La pandemia es un desastre sin paliativos. Dicho esto, se pueden apreciar algunas de sus consecuencias. La primera, el hundimiento de una economía en precario: la del sector turístico. Buena parte de su mano de obra está mal pagada y dispone únicamente de contratos temporales. Y eso ocurre tanto en algunas cadenas hoteleras como en tiendecillas en las que se puede encontrar mucho souvenir tópico de casi todo el mundo y menos recuerdos interesantes y con valor añadido de la propia ciudad de Barcelona. Y es que hasta la llegada del virus, el mundo se había hecho más pequeño y muy parecido en todas partes. Casi ni valía la pena viajar para ver lo mismo o, como se puede leer en una tienda de Éfeso: “Aquí se venden falsificaciones auténticas”.

En estos tiempos sufre todo el comercio, pero sobrevive mejor el del de proximidad, incluso ahora cuando cualquiera puede andar por toda Barcelona y acudir a comprar al mercado que prefiera. Hasta se puede ir a la Boqueria, cosa que no ocurría desde hace años, porque era territorio colonizado por un ejército extranjero armado de cámaras y móviles.

Se hunden los chiringuitos de la Rambla y decaen bares de a tropecientas la cerveza, al tiempo que entran en crisis algunos establecimientos del paseo de Gràcia o del entorno de Sagrada Família. Allá se las compongan los propietarios que apostaron al dinero rápido con servicios de calidad dudosa. Mejor será que dejen paso a empresarios que sean capaces de mirar a largo plazo, de buscar al cliente y fidelizarlo en lugar de expulsarlo para que deje sitio a un guiri al que se puede explotar porque tampoco va a volver.
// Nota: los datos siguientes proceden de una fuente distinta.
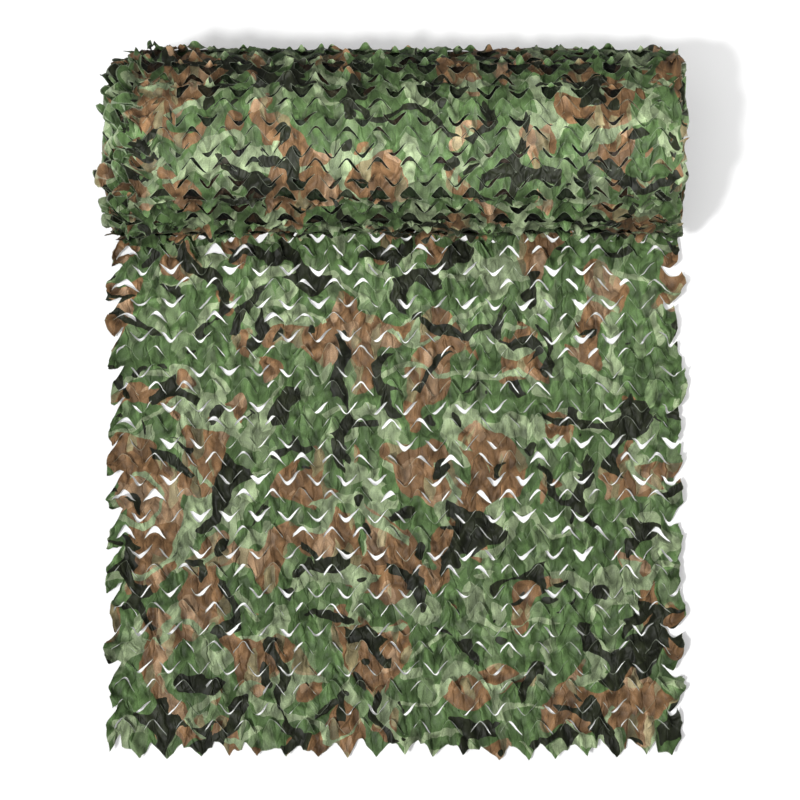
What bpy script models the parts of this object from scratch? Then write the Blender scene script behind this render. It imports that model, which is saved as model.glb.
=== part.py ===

Frente a esa Rambla desolada y ahora casi vacía, frente a ese paseo de Gràcia para cruceristas que ya no llegan, resisten los ejes comerciales: Sants, Mayor de Gràcia, Maragall, Sant Andreu, el entorno de mercados de barrio como Santa Catalina o San Antonio, Virrey Amat o Collblanc, ya en Hospitalet. Espacios de ciudad para la ciudad. Sus propietarios no se hacían de oro pero han vivido bien atendiendo a una clientela constante que sigue acudiendo ahora, cuando en otras zonas van mal dadas y la lejanía es un peligro amenazante.

Se trata de un modelo de pequeño negocio que se da en todas las ciudades y que tiene una característica que le aleja del proyecto especulador. En general, sus dueños no trabajan prioritariamente a golpe de crédito y no pocos de ellos tratan de hacerse con el local para evitar unos alquileres que en los últimos tiempos se habían disparado arrastrando tras de sí muchos otros precios, entre ellos el de la vivienda para residentes.

Esta espiral de precios sólo tenía como beneficiarios a la banca y a los fondos buitre, detrás de los cuales, en no pocos casos hay también bancos.

De modo que esta crisis ha empezado por pinchar la burbuja del alquiler desmedido. Si cierran algunos comercios y muchos locales quedan vacíos, valdrá la pena plantearse si todos los bajos del universo barcelonés tienen que estar dedicados a negocios o si algunos pueden ser reciclados a vivienda o a servicios comunitarios del bloque.

Una de las cosas que la pandemia y el confinamiento han dejado claras es la baja calidad de no pocos pisos, faltos de espacio vital y luz y ventilación. Una de las formas de ganar espacio en la vivienda es liberarla de algunas funciones. No hay que ir muy lejos para comprobar que en muchas poblaciones la planta baja acoge lavadoras y secadoras, individuales o comunitarias, incluso trasteros, evitando que estos elementos ocupen espacio en pisos no excesivamente grandes. Serían lugares idóneos para dejar las bicicletas sin tener que subirlas varios pisos. Si es que se quiere potenciar la bicicleta.

Del mismo modo que el turismo resultó, al final, una plaga de consecuencias nefastas, vale la pena aprovechar su ausencia para reorganizar la ciudad. No sólo hay que eliminar aparcamientos en calzada para que sean ocupados por terrazas que, si proliferan, acabarán siendo un foco de incomodidad por ruido cuando se recupere (si se recupera) una cierta normalidad. Vale la pena pensar en que la reorganización dé calidad de vida al ciudadano barcelonés. Esponjar la ciudad para que pierda densidad de residentes y de visitantes. Está bien que vuelvan los turistas, pero que no ocupen calles y plazas, bares y tiendas en detrimento del personal indígena, al que se pagan sueldos bajos y se le cobran alquileres altos con lo que, al final, se le aboca a la indigencia.